(JOB)
Pull every line containing "lifts" out of the material below.

(DATA FOR THIS EXERCISE)
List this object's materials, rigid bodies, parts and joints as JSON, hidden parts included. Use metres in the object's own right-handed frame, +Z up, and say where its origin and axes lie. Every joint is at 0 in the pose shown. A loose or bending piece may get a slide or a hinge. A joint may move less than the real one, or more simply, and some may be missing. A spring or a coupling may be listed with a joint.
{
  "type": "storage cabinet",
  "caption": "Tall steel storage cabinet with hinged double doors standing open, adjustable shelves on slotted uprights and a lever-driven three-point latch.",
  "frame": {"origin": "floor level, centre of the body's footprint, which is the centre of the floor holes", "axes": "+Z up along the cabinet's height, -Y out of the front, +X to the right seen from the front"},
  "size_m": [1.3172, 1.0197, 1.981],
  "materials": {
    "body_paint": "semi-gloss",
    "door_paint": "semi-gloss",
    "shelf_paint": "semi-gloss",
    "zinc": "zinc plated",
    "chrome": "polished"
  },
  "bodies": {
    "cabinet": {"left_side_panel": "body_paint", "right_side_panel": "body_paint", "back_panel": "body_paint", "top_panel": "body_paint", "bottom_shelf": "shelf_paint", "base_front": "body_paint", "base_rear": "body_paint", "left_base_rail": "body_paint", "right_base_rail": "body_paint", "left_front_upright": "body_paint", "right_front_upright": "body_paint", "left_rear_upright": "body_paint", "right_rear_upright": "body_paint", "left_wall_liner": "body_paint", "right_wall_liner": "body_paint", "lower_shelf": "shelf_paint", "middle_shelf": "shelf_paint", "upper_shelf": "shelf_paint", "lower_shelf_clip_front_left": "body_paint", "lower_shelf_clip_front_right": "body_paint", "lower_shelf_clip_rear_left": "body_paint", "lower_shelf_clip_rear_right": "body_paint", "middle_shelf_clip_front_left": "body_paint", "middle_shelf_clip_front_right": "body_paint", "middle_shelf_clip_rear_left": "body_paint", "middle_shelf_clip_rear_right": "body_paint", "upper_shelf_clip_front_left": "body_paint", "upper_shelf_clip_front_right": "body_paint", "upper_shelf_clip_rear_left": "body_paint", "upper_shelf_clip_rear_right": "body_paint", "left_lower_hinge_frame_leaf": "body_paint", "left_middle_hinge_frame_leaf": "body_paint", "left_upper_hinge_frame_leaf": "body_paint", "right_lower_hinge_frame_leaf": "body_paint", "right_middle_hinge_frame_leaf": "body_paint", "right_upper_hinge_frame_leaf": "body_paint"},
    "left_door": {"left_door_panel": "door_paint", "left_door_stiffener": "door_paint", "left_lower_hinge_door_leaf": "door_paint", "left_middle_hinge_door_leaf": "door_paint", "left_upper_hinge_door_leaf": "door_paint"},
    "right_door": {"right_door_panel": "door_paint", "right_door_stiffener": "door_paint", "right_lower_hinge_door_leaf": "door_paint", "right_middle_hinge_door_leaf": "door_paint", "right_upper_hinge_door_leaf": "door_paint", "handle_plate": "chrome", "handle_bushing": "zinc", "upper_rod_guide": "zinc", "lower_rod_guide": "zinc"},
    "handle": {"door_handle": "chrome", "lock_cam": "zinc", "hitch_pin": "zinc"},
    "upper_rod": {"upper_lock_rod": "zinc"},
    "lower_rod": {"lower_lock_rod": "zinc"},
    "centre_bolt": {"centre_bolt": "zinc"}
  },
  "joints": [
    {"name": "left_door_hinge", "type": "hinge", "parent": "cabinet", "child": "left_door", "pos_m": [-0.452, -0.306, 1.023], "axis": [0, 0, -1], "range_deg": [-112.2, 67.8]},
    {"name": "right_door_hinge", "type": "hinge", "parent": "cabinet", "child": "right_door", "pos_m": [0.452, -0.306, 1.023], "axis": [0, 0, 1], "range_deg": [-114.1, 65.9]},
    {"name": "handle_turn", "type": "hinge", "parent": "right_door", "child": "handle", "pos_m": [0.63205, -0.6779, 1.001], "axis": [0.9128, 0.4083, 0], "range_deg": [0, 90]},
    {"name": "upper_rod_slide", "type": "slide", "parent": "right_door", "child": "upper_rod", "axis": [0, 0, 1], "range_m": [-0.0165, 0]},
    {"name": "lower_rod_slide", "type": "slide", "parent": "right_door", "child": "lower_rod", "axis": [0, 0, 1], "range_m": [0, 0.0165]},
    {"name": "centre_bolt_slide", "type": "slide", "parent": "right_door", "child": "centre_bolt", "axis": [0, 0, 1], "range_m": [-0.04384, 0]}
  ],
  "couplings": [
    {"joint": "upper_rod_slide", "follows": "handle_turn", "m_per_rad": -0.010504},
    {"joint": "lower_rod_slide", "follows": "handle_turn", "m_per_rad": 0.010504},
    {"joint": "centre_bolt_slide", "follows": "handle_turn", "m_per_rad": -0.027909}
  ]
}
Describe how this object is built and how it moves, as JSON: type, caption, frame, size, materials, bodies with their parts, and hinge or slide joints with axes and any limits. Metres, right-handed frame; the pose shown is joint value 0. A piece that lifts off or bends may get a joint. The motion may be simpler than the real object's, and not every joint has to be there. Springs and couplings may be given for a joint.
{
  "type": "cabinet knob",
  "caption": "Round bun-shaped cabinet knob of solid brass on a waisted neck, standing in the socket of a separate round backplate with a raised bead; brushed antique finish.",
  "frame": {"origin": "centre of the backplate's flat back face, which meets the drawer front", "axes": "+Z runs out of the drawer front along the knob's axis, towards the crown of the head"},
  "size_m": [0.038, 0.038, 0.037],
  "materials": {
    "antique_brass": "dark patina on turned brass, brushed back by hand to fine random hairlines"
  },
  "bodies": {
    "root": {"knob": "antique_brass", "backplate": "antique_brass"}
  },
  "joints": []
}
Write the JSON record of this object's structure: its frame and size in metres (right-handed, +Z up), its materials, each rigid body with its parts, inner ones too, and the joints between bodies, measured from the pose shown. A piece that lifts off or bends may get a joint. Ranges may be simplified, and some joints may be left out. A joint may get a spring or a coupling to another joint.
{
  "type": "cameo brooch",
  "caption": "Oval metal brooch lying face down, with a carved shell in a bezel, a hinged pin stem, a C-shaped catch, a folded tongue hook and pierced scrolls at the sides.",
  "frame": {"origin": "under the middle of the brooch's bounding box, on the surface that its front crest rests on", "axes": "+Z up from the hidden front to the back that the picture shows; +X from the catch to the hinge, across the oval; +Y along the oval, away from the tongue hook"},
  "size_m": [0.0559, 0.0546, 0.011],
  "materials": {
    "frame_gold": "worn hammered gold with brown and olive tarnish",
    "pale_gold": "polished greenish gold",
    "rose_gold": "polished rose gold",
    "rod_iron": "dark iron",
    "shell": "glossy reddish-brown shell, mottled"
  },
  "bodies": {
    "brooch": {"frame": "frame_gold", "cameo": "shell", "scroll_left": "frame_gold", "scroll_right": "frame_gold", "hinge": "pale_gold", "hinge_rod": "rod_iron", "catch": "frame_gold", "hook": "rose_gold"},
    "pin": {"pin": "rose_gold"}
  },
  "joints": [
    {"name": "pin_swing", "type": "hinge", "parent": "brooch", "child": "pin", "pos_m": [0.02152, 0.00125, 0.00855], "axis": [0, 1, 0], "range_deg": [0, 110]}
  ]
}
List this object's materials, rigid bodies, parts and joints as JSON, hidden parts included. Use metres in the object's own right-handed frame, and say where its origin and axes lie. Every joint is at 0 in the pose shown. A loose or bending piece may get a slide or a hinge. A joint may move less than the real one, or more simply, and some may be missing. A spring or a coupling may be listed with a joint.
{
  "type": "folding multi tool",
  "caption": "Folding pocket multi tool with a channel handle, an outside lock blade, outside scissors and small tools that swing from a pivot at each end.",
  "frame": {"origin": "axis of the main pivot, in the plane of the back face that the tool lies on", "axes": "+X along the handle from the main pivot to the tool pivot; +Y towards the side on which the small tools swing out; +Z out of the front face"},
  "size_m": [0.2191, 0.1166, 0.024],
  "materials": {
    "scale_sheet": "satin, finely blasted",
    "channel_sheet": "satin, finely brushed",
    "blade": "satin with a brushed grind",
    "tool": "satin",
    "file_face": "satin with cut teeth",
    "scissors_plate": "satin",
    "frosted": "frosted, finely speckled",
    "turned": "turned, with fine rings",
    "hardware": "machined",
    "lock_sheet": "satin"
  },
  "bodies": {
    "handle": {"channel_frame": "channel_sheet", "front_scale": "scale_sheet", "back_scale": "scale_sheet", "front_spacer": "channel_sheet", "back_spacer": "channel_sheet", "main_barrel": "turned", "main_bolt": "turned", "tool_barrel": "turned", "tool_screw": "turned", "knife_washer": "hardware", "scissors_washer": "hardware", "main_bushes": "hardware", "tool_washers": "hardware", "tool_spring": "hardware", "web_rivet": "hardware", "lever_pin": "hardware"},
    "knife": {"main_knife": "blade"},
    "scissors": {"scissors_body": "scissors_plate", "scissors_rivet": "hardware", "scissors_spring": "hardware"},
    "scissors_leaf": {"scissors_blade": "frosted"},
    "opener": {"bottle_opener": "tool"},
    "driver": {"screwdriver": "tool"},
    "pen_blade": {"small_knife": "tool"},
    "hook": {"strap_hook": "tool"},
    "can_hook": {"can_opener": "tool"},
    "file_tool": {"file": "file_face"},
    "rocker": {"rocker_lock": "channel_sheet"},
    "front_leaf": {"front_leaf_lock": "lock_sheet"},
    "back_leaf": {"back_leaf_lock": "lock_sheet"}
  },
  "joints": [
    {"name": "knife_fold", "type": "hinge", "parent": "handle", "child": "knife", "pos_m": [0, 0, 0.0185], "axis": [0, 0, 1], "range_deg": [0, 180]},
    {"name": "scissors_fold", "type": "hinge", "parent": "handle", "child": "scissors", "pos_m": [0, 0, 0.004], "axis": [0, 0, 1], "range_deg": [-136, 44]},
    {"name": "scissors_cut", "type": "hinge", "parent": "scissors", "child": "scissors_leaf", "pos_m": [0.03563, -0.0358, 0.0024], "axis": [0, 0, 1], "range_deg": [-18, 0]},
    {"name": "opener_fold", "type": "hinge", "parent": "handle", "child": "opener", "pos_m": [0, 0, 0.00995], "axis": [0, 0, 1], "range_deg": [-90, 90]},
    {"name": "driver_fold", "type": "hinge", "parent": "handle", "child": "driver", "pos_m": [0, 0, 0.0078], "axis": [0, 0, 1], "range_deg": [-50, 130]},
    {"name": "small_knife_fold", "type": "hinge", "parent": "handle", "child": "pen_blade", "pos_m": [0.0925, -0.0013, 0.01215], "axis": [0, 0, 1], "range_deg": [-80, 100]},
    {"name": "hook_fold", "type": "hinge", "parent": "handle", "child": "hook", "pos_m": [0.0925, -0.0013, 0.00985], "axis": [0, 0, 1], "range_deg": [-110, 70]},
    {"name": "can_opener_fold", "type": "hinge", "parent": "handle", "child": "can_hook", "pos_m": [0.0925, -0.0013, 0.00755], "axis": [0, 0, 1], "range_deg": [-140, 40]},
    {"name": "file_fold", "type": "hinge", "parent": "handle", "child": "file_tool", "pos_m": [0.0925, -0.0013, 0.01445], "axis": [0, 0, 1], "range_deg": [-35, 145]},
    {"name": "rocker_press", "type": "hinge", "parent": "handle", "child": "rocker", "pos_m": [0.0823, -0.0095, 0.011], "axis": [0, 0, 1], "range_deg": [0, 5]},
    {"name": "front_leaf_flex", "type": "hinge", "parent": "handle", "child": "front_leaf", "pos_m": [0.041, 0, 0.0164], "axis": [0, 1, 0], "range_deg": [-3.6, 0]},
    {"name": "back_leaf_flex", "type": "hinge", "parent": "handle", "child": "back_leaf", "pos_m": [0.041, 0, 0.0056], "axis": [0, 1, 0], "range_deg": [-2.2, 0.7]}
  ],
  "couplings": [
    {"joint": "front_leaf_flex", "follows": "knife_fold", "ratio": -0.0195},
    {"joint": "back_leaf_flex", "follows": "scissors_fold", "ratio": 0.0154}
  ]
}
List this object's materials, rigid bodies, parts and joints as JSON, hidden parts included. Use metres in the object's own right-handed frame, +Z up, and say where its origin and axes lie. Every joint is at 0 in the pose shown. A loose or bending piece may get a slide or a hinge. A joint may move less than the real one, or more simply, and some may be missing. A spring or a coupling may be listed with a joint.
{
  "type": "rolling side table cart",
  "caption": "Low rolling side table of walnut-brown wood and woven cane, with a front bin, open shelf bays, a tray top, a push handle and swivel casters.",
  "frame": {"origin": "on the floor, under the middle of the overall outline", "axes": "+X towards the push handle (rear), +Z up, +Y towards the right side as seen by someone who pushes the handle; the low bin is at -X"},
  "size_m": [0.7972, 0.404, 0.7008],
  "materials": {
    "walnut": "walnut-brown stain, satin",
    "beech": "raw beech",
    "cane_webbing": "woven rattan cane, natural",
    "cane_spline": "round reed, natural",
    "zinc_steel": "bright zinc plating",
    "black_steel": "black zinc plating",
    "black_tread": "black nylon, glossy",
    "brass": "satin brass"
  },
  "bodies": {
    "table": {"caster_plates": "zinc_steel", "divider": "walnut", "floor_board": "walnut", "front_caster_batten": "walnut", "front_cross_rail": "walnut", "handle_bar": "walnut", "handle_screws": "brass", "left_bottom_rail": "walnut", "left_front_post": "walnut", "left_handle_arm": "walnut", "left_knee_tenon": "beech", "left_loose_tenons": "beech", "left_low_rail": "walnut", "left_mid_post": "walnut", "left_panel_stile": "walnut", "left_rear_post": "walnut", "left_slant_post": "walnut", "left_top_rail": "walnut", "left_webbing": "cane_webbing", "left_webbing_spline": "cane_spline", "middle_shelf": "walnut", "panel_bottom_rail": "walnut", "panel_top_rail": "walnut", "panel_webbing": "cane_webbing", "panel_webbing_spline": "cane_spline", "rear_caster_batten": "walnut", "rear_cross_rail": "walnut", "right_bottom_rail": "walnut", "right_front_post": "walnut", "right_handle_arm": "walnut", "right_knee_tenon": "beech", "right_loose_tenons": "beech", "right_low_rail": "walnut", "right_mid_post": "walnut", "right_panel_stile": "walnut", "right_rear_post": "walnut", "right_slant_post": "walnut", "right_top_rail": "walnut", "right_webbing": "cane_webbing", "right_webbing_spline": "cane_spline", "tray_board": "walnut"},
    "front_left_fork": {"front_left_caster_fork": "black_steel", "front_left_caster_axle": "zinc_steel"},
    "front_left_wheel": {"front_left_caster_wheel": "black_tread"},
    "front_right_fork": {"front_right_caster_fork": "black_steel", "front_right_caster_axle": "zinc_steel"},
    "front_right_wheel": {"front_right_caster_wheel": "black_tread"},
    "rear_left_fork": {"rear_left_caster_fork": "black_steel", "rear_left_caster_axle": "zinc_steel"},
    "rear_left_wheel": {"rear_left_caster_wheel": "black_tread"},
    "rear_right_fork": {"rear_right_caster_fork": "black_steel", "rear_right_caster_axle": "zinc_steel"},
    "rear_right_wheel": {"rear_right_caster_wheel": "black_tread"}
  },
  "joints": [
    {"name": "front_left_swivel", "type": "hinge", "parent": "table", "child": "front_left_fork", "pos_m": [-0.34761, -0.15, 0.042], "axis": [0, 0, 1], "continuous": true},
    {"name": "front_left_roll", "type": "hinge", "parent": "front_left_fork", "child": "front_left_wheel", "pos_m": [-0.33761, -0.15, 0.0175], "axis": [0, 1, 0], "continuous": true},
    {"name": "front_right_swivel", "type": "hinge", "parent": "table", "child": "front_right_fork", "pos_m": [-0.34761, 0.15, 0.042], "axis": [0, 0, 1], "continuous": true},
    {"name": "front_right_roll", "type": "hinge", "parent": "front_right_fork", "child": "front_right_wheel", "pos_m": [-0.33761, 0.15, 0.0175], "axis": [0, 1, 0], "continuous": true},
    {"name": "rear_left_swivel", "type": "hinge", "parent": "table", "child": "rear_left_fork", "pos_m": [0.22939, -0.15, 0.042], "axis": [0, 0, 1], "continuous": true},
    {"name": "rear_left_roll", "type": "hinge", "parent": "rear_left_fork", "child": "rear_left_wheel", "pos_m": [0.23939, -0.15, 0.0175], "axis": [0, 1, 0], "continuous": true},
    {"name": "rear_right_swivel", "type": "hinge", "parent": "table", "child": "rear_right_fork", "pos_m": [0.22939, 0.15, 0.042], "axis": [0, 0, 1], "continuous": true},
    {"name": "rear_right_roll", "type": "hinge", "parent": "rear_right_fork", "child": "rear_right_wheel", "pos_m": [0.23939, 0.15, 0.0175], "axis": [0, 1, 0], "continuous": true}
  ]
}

(TASK OUTPUT)
Describe how this object is built and how it moves, as JSON: type, caption, frame, size, materials, bodies with their parts, and hinge or slide joints with axes and any limits. Metres, right-handed frame; the pose shown is joint value 0. A piece that lifts off or bends may get a joint. The motion may be simpler than the real object's, and not every joint has to be there. Springs and couplings may be given for a joint.
Write the JSON record of this object's structure: its frame and size in metres (right-handed, +Z up), its materials, each rigid body with its parts, inner ones too, and the joints between bodies, measured from the pose shown. A piece that lifts off or bends may get a joint. Ranges may be simplified, and some joints may be left out. A joint may get a spring or a coupling to another joint.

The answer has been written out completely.